Records from a data collection »

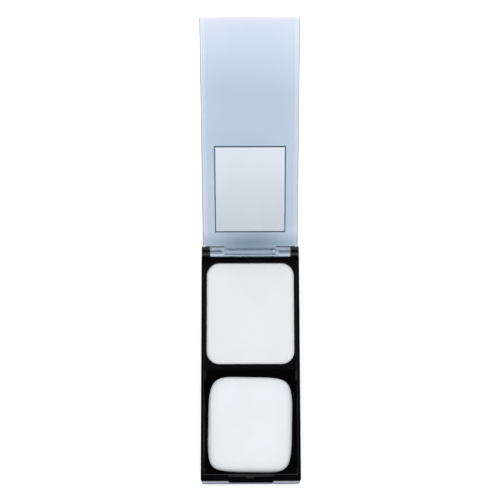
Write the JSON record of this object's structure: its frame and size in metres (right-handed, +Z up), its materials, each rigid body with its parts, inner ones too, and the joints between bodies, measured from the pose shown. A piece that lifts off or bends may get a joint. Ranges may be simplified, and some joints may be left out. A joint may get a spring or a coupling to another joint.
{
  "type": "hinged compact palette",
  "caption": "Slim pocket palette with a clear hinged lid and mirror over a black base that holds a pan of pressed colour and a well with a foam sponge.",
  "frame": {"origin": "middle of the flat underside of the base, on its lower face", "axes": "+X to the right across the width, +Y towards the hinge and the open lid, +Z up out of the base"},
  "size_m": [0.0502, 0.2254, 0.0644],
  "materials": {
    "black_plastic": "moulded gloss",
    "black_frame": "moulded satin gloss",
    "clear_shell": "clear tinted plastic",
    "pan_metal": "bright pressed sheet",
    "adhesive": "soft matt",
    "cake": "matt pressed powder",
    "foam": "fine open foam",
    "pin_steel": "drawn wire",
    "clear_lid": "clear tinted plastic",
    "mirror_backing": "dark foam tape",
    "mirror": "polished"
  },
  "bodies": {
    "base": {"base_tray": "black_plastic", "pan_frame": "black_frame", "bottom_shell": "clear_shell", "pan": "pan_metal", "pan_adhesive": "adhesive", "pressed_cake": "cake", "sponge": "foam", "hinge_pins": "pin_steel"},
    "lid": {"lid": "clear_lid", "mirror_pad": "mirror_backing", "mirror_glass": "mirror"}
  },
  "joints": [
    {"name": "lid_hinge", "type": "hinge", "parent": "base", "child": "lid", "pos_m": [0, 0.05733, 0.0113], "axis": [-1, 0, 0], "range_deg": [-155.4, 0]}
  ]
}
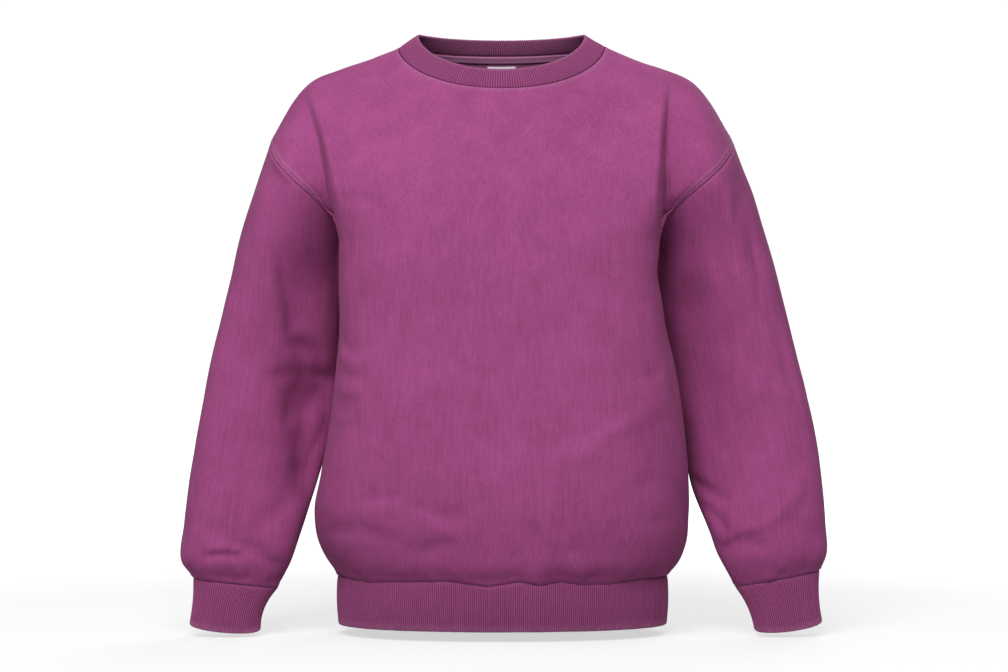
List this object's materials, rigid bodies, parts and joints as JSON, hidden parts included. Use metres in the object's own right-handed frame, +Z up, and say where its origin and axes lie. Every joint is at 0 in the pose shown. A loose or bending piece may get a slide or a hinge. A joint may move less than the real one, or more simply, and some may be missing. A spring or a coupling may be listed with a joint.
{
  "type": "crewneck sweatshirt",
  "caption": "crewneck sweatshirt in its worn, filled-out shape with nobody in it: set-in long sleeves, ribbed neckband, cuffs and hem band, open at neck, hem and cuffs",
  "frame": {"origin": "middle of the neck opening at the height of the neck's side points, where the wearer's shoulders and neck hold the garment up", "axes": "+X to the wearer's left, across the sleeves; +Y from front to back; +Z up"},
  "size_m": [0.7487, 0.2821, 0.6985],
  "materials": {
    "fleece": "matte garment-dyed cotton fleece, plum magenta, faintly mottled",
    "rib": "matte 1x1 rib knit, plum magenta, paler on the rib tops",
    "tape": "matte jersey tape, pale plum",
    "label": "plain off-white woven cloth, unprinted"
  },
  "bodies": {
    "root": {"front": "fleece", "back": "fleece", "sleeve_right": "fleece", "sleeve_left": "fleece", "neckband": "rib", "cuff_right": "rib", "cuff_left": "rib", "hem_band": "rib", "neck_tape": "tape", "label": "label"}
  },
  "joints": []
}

Your task » Find every line that holds "pose" and copy it.

Complete response »
Write the JSON record of this object's structure: its frame and size in metres (right-handed, +Z up), its materials, each rigid body with its parts, inner ones too, and the joints between bodies, measured from the pose shown. A piece that lifts off or bends may get a joint. Ranges may be simplified, and some joints may be left out. A joint may get a spring or a coupling to another joint.
List this object's materials, rigid bodies, parts and joints as JSON, hidden parts included. Use metres in the object's own right-handed frame, +Z up, and say where its origin and axes lie. Every joint is at 0 in the pose shown. A loose or bending piece may get a slide or a hinge. A joint may move less than the real one, or more simply, and some may be missing. A spring or a coupling may be listed with a joint.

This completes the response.